L’impérialisme occidental, aujourd’hui, c’est celui du relativisme, du c’est ton « point de vue », c’est le petit regard en coin ou la protestation blessée contre tout ce qui est assez bête, assez primitif ou assez suffisant pour croire encore à quelque chose, pour affirmer quoi que ce soit. C’est ce dogmatisme du raisonnement qui cligne d’un œil complice dans toute l’intelligentsia universitaire et littéraire. Aucune critique n’est trop radicale parmi les intelligences postmodernistes, tant qu’elle enveloppe un néant de certitude.
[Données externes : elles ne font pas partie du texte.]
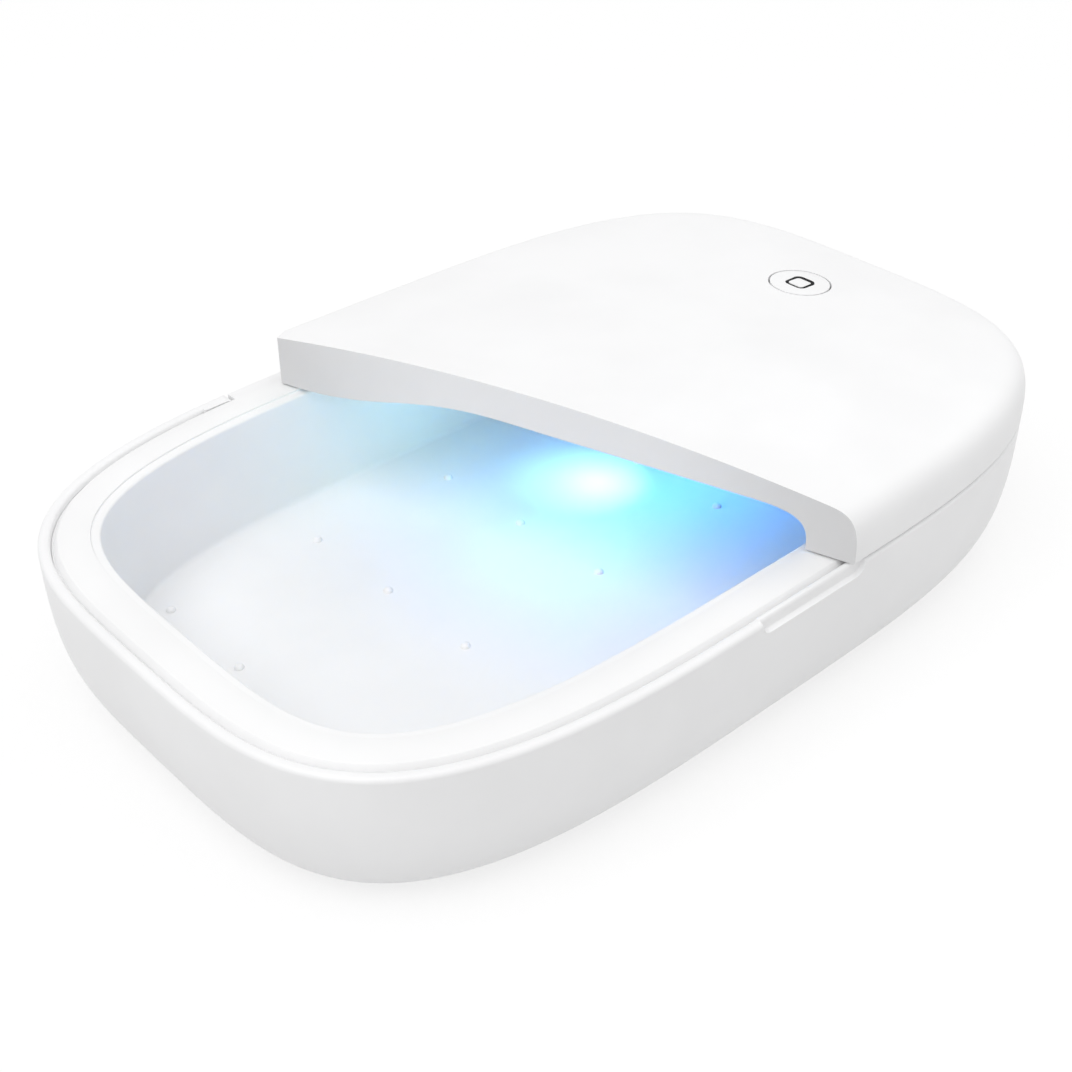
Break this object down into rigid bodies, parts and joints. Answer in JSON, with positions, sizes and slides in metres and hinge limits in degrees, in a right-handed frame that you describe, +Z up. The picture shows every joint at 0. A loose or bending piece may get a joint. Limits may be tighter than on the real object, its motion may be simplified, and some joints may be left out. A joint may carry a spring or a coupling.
{
  "type": "phone sanitizer box",
  "caption": "Oblong white box that sanitizes a phone with ultraviolet light: tub, tray and hinged lid with a push button, the lid sectioned aslant to show the chamber.",
  "frame": {"origin": "middle of the box at the level of the feet's undersides, the bottom centre of the bounding box", "axes": "+Z up; +X along the length towards the end with the button; -Y towards the long side with the thumb notch, +Y towards the hinge"},
  "size_m": [0.198, 0.1302, 0.047],
  "materials": {
    "white_shell": "smooth satin-gloss white moulded plastic",
    "white_tray": "smooth pale white moulded plastic, slightly glossy",
    "section_grey": "plain matt light grey where the lid is sectioned",
    "dark_rubber": "matt dark grey rubber",
    "bright_steel": "plain bright steel",
    "green_board": "green solder-masked circuit board",
    "white_board": "white solder-masked board and nylon",
    "black_plastic": "matt black plastic",
    "amber_package": "amber gold-toned emitter package",
    "silver_package": "grey silver-toned emitter package",
    "ribbon_plastic": "flat ivory ribbon lead"
  },
  "bodies": {
    "base": {"base_shell": "white_shell", "chamber_tray": "white_tray", "foot_front_left": "dark_rubber", "foot_front_right": "dark_rubber", "foot_rear_left": "dark_rubber", "foot_rear_right": "dark_rubber", "case_screw_front_left": "bright_steel", "case_screw_front_right": "bright_steel", "case_screw_rear_left": "bright_steel", "case_screw_rear_right": "bright_steel", "hinge_pin_left": "bright_steel", "hinge_pin_right": "bright_steel", "main_board": "green_board", "power_inlet": "bright_steel", "controller_chip": "black_plastic", "driver_coil": "black_plastic", "lead_header": "white_board", "sensor_board": "green_board", "hall_sensor": "black_plastic"},
    "lid": {"lid_shell": "white_shell", "lid_liner": "white_tray", "section_cover": "section_grey", "led_board": "white_board", "uv_emitter_left": "amber_package", "centre_emitter": "silver_package", "uv_emitter_right": "amber_package", "liner_screw_side_front": "bright_steel", "liner_screw_side_rear": "bright_steel", "liner_screw_end_front": "bright_steel", "liner_screw_end_rear": "bright_steel", "lid_magnet": "bright_steel", "button_board": "green_board", "switch_body": "black_plastic", "lid_harness": "ribbon_plastic"},
    "button": {"button_cap": "white_shell", "button_icon": "black_plastic", "switch_plunger": "white_board"}
  },
  "joints": [
    {"name": "lid_hinge", "type": "hinge", "parent": "base", "child": "lid", "pos_m": [0, 0.0631, 0.02855], "axis": [-1, 0, 0], "range_deg": [0, 95]},
    {"name": "button_press", "type": "slide", "parent": "lid", "child": "button", "axis": [0, 0, -1], "range_m": [0, 0.0004], "stiffness_N_per_m": 1500}
  ]
}
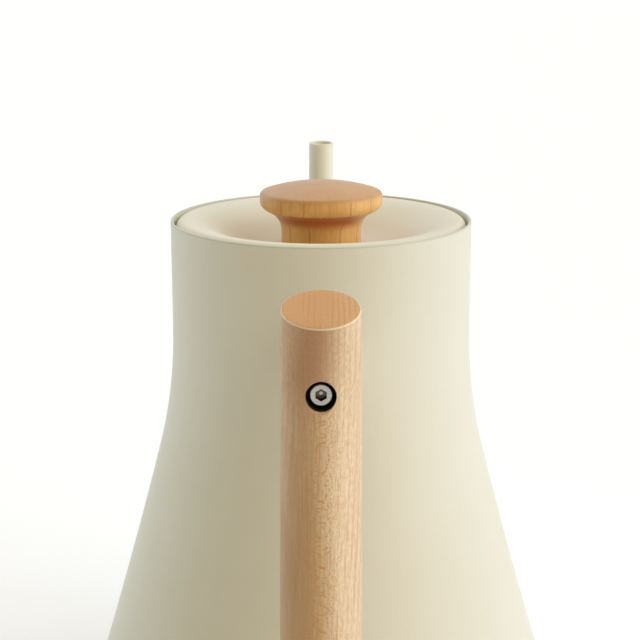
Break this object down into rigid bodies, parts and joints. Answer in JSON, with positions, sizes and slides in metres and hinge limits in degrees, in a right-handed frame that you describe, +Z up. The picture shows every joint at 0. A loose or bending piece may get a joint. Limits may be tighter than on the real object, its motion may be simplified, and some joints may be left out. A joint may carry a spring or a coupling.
{
  "type": "gooseneck kettle",
  "caption": "Stovetop gooseneck kettle: coated steel body, slim curved spout, lift-off dished lid with a wooden knob, and a bent wooden grip on a welded arm.",
  "frame": {"origin": "middle of the base's underside, on the body's axis", "axes": "+Z up along the body's axis, +Y towards the spout, grip towards -Y"},
  "size_m": [0.1332, 0.2276, 0.1583],
  "materials": {
    "cream_coat": "matt cream powder coat",
    "steel": "bare stainless steel, finely brushed",
    "screw_steel": "plain stainless steel fastener",
    "aluminium": "rolled sheet, as pressed",
    "brass": "turned brass",
    "silicone": "matt food grade silicone",
    "grip_wood": "oiled pale beech, grain along the grip",
    "knob_wood": "oiled beech, turned"
  },
  "bodies": {
    "kettle": {"body_shell": "cream_coat", "bottom_pan": "steel", "heat_disc": "aluminium", "base_cap": "steel", "spout_root": "cream_coat", "spout_tube": "cream_coat", "lid_seat_ring": "steel", "handle_arm": "cream_coat", "arm_plug": "steel", "grip_pin": "steel", "handle_grip": "grip_wood", "handle_washer": "steel", "handle_screw": "screw_steel"},
    "lid": {"lid_top": "cream_coat", "lid_pan": "steel", "lid_spacer": "steel", "lid_gasket": "silicone", "knob_gasket": "silicone", "lid_knob": "knob_wood", "knob_insert": "brass", "knob_washer": "steel", "knob_screw": "screw_steel", "whistle_tube": "steel", "whistle_upper_disc": "brass", "whistle_lower_disc": "brass"}
  },
  "joints": [
    {"name": "lid_lift", "type": "slide", "parent": "kettle", "child": "lid", "axis": [0, 0, 1], "range_m": [0, 0.06]}
  ]
}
Le scandale, il y a un siècle, résidait dans tout négation un peu tapageuse, il réside aujourd’hui dans toute affirmation qui ne tremble pas.

Aucun ordre social ne peut durablement se fonder sur le principe que rien n’est vrai. Aussi, il faut le faire tenir. L’application à toute chose, de nos jours, du concept de « sécurité » exprime ce projet d’intégrer aux êtres mêmes, aux conduites et aux lieux l’ordre idéal à quoi ils ne sont plus prêts à se soumettre. « Rien n’est vrai » ne dit rien du monde, mais tout du concept occidental de vérité. La vérité, ici, n’est pas conçue comme un attribut des êtres ou des choses, mais de leur représentation. Est tenue pour vraie une représentation conforme à l’expérience. La science est en dernier ressort cet empire de l’universelle vérification. Or toutes les conduites humaines, des plus ordinaires aux plus savantes, reposent sur un socle d’évidences inégalement formulées, toutes les pratiques partent d’un point où choses et représentations sont indistinctement liées, il entre dans toute vie une dose de vérité qu’ignore le concept occidental. On peut bien parler, ici, de « vrais gens », c’est invariablement pour se moquer de ces pauvres d’esprit. De là que les Occidentaux sont universellement tenus par ceux qu’ils ont colonisés pour des menteurs et des hypocrites. De là qu’on leur envie ce qu’ils ont, leur avance technologique, jamais ce qu’ils sont, que l’on méprise à juste titre. On ne pourrait enseigner Sade, Nietzsche et Artaud dans les lycées si l’on n’avait disqualifié par avance cette notion-là de vérité. Contenir sans fin toutes les affirmations, désactiver pas à pas toutes les certitudes qui viennent fatalement à se faire jour, tel est le long travail de l’intelligence occidentale. La police et la philosophie en sont deux moyens convergents quoique formellement distincts.

Bien entendu, l’impérialisme du relatif trouve dans n’importe quel dogmatisme vide, dans n’importe quel marxisme-léninisme, n’importe quel salafisme, dans n’importe quel néo-nazisme, un adversaire à sa mesure : quelqu’un qui, comme les Occidentaux, confond affirmation et provocation.

À ce stade, une contestation strictement sociale, qui refuse de voir que ce qui nous fait face n’est pas la crise d’une société mais l’extinction d’une civilisation, se rend par là complice de sa perpétuation.

C’est même une stratégie courante désormais que de critiquer cette société dans le vain espoir de sauver cette civilisation.

Voilà. Nous avons un cadavre sur le dos, mais on ne s’en débarrasse pas comme ça. Il n’y a rien à attendre de la fin de la civilisation, de sa mort clinique. Telle quelle, elle ne peut intéresser que les historiens. C’est un fait, il faut en faire une décision. Les faits sont escamotables, la décision est politique. Décider la mort de la civilisation, prendre en main comment cela arrive : seule la décision nous délestera du cadavre.